Mais aucun ouvrage scientifique n'a étudié
à ce jour la mémoire collective des communautés africaines
et afro-descendantes de Montréal.
Notre présente étude vise à montrer
comment cette mémoire est structurée et, si elle est vraiment
«collective» (sensibilise effectivement les acteurs
concernés), si elle est pour autant socialement opérante ; mais
aussi comment est appréhendée l'application politique de cet
appel de mémoire par les leaders qui s'en sentent héritiers.

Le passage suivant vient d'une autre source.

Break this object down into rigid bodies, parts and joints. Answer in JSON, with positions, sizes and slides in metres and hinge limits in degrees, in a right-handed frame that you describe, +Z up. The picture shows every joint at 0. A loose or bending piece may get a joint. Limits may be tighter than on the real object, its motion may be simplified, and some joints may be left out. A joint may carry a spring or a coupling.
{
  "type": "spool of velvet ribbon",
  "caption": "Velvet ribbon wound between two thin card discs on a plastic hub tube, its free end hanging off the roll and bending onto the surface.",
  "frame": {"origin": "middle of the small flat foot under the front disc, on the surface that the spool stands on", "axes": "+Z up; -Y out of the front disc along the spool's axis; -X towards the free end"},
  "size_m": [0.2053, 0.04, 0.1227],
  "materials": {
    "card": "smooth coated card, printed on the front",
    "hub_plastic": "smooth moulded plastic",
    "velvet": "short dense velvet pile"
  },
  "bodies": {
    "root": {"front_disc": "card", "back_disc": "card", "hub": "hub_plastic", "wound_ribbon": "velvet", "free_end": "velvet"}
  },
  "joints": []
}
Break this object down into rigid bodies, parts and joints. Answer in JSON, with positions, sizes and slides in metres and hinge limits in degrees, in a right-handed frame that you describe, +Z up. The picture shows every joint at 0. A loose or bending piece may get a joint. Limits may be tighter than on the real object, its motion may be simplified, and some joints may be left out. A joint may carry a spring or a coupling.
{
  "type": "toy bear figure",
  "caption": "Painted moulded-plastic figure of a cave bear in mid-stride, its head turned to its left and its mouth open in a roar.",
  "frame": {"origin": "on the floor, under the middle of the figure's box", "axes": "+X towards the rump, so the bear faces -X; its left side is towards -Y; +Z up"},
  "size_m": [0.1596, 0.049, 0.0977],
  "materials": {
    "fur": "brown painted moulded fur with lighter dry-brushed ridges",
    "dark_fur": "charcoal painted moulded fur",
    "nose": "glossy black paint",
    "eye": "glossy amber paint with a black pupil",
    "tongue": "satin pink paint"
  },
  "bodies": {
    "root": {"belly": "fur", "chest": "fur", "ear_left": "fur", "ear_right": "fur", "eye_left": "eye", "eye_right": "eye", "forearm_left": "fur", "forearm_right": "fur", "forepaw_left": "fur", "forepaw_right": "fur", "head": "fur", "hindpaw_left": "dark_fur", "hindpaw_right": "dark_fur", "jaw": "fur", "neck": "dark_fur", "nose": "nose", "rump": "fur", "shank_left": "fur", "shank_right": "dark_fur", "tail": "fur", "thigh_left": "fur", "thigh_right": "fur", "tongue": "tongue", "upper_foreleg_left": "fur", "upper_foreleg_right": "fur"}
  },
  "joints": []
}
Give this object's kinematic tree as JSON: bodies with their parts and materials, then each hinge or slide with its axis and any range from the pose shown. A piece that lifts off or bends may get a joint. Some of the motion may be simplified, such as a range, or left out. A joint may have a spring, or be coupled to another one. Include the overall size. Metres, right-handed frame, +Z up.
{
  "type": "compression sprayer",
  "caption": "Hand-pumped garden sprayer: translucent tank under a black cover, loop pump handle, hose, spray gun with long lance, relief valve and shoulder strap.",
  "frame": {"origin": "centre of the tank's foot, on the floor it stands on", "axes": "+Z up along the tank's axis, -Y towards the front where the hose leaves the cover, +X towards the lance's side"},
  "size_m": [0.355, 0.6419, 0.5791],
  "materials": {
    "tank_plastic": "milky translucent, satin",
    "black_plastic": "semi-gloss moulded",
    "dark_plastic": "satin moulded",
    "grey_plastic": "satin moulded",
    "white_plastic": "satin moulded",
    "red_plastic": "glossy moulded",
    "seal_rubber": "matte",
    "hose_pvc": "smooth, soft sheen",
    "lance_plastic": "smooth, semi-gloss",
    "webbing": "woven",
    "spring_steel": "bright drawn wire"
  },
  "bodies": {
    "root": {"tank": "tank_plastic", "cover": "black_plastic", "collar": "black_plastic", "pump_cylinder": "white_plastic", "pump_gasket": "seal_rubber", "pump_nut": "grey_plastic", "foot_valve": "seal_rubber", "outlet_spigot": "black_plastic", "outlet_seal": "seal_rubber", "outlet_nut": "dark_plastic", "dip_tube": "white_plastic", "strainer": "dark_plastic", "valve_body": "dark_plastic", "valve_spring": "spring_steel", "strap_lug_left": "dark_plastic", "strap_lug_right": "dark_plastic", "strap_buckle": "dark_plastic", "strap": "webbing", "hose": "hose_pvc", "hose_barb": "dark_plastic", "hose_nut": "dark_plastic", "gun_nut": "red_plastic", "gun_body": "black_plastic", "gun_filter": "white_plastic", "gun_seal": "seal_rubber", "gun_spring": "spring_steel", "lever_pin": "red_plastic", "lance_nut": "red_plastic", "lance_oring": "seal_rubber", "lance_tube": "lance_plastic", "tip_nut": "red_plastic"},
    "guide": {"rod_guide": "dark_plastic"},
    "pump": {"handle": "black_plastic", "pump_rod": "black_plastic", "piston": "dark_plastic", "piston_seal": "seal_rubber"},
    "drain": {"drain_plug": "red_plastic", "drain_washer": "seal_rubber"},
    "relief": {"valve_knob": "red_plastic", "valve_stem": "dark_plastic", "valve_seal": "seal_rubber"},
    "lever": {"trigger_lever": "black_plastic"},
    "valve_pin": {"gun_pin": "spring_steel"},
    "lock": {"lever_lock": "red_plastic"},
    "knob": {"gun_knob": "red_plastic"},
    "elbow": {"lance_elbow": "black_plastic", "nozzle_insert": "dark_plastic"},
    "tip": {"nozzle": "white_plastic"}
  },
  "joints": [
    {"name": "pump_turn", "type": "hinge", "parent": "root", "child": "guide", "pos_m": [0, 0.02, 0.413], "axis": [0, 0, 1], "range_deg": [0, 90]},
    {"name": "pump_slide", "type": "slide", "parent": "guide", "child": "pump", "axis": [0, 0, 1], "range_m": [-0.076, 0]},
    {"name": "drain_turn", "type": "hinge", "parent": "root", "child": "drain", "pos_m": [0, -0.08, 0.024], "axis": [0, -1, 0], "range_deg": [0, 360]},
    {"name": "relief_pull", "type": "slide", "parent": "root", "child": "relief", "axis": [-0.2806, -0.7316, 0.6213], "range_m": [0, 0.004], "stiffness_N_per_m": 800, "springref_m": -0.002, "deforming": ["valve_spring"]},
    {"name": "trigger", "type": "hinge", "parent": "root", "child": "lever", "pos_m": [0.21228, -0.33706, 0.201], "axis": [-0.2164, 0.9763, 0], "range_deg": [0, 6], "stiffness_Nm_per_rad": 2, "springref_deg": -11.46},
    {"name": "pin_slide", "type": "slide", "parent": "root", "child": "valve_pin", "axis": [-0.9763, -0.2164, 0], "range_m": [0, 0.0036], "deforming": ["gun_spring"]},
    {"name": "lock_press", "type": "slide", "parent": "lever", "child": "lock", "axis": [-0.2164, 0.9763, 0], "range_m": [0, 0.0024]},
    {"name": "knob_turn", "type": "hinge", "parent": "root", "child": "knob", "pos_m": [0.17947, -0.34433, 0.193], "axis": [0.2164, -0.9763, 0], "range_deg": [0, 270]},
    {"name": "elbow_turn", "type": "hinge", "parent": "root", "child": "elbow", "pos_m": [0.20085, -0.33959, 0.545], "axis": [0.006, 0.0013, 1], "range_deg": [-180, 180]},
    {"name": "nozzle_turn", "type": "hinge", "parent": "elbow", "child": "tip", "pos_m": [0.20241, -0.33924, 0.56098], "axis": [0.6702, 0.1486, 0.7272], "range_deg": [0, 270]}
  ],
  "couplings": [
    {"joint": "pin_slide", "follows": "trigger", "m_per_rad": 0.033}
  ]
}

Comme nous le verrons plus tard, c'est par rapport à cet objectif que
s'est posée la question ayant déterminé le choix de notre
cadre d'analyse à savoir : comment naissent, s'organisent et se
développent des actions collectives en société? Mais pour
mieux y répondre, nous nous sommes demandé au bout de cette revue
de littérature, comment se présente de façon
synthétique, le problème du devoir de mémoire.